**Work to do:** Print the listing below exactly.

**Data shown:**
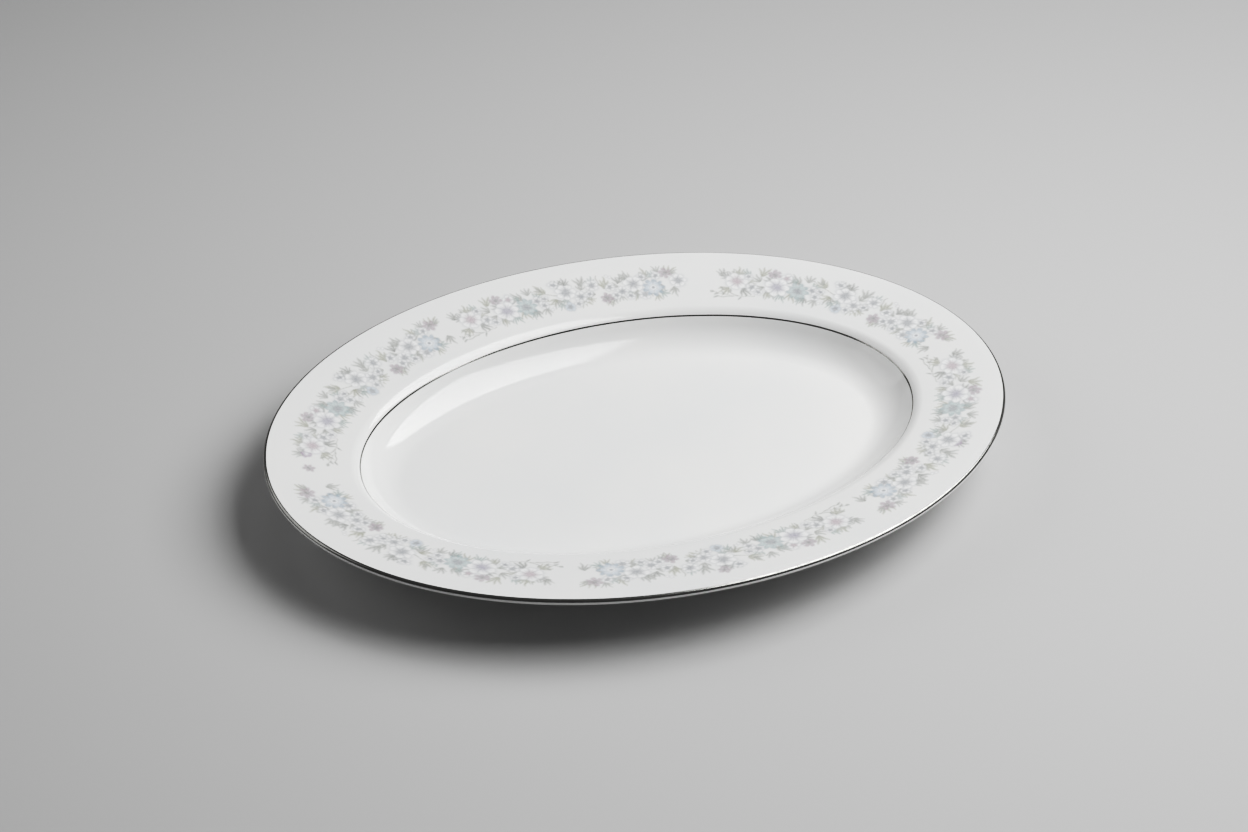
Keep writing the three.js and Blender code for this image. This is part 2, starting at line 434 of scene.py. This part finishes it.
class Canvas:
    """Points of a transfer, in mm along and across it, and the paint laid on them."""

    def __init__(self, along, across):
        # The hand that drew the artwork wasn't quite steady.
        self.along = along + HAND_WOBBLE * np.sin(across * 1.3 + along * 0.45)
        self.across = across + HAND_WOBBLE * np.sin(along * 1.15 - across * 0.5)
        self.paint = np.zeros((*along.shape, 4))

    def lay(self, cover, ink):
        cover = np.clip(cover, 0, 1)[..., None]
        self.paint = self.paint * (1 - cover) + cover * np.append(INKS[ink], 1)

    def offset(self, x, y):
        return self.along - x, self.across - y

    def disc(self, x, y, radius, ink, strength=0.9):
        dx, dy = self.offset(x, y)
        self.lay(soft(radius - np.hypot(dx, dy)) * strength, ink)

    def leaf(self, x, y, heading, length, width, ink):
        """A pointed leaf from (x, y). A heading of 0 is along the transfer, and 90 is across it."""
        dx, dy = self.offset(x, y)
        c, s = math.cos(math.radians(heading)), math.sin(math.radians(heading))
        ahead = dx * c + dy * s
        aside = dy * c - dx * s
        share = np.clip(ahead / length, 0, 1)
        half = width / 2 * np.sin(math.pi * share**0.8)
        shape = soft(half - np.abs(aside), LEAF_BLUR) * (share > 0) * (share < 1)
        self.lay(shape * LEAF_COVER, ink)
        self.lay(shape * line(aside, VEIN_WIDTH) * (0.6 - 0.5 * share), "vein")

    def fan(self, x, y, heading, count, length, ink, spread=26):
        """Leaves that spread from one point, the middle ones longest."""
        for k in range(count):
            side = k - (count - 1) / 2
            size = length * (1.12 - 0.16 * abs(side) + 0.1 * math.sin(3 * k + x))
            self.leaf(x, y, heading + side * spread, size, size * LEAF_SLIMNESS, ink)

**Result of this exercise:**
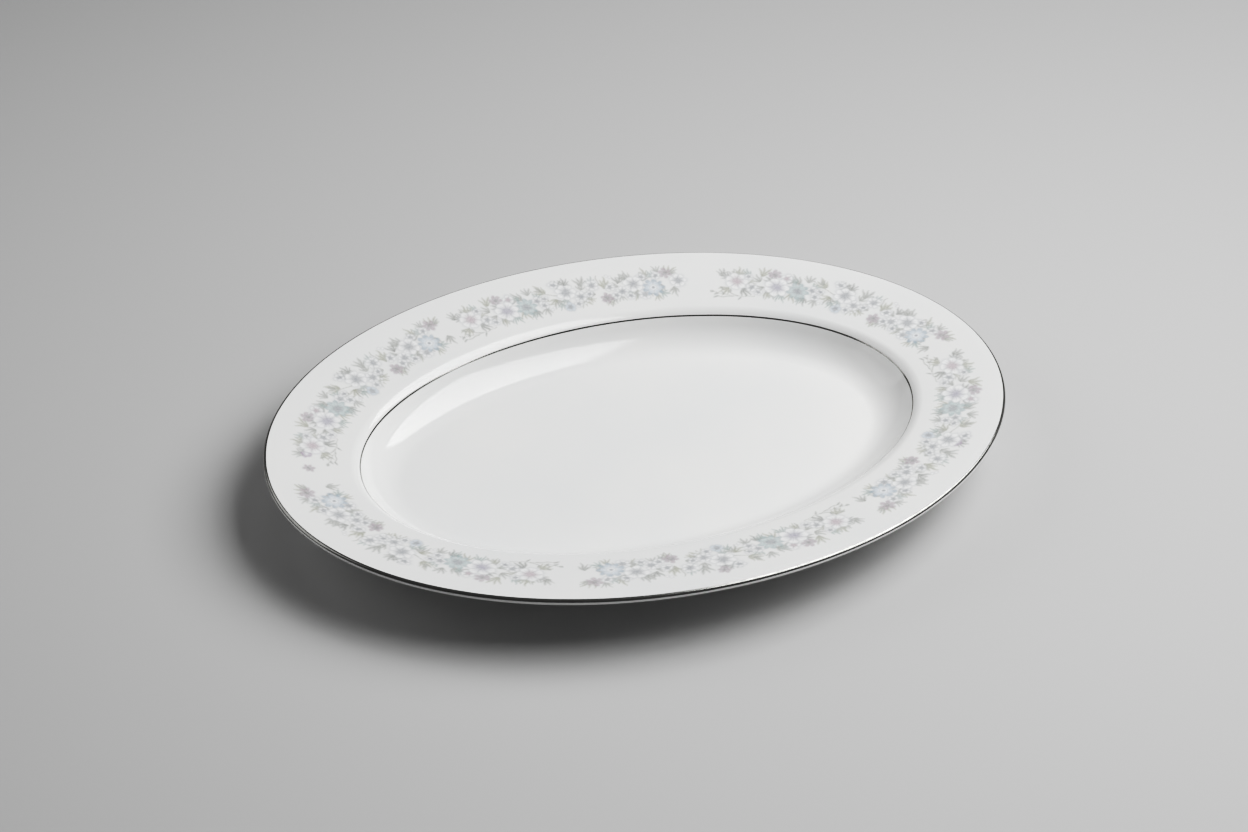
Keep writing the three.js and Blender code for this image. This is part 2, starting at line 434 of scene.py. This part finishes it.
class Canvas:
    """Points of a transfer, in mm along and across it, and the paint laid on them."""

    def __init__(self, along, across):
        # The hand that drew the artwork wasn't quite steady.
        self.along = along + HAND_WOBBLE * np.sin(across * 1.3 + along * 0.45)
        self.across = across + HAND_WOBBLE * np.sin(along * 1.15 - across * 0.5)
        self.paint = np.zeros((*along.shape, 4))

    def lay(self, cover, ink):
        cover = np.clip(cover, 0, 1)[..., None]
        self.paint = self.paint * (1 - cover) + cover * np.append(INKS[ink], 1)

    def offset(self, x, y):
        return self.along - x, self.across - y

    def disc(self, x, y, radius, ink, strength=0.9):
        dx, dy = self.offset(x, y)
        self.lay(soft(radius - np.hypot(dx, dy)) * strength, ink)

    def leaf(self, x, y, heading, length, width, ink):
        """A pointed leaf from (x, y). A heading of 0 is along the transfer, and 90 is across it."""
        dx, dy = self.offset(x, y)
        c, s = math.cos(math.radians(heading)), math.sin(math.radians(heading))
        ahead = dx * c + dy * s
        aside = dy * c - dx * s
        share = np.clip(ahead / length, 0, 1)
        half = width / 2 * np.sin(math.pi * share**0.8)
        shape = soft(half - np.abs(aside), LEAF_BLUR) * (share > 0) * (share < 1)
        self.lay(shape * LEAF_COVER, ink)
        self.lay(shape * line(aside, VEIN_WIDTH) * (0.6 - 0.5 * share), "vein")

    def fan(self, x, y, heading, count, length, ink, spread=26):
        """Leaves that spread from one point, the middle ones longest."""
        for k in range(count):
            side = k - (count - 1) / 2
            size = length * (1.12 - 0.16 * abs(side) + 0.1 * math.sin(3 * k + x))
            self.leaf(x, y, heading + side * spread, size, size * LEAF_SLIMNESS, ink)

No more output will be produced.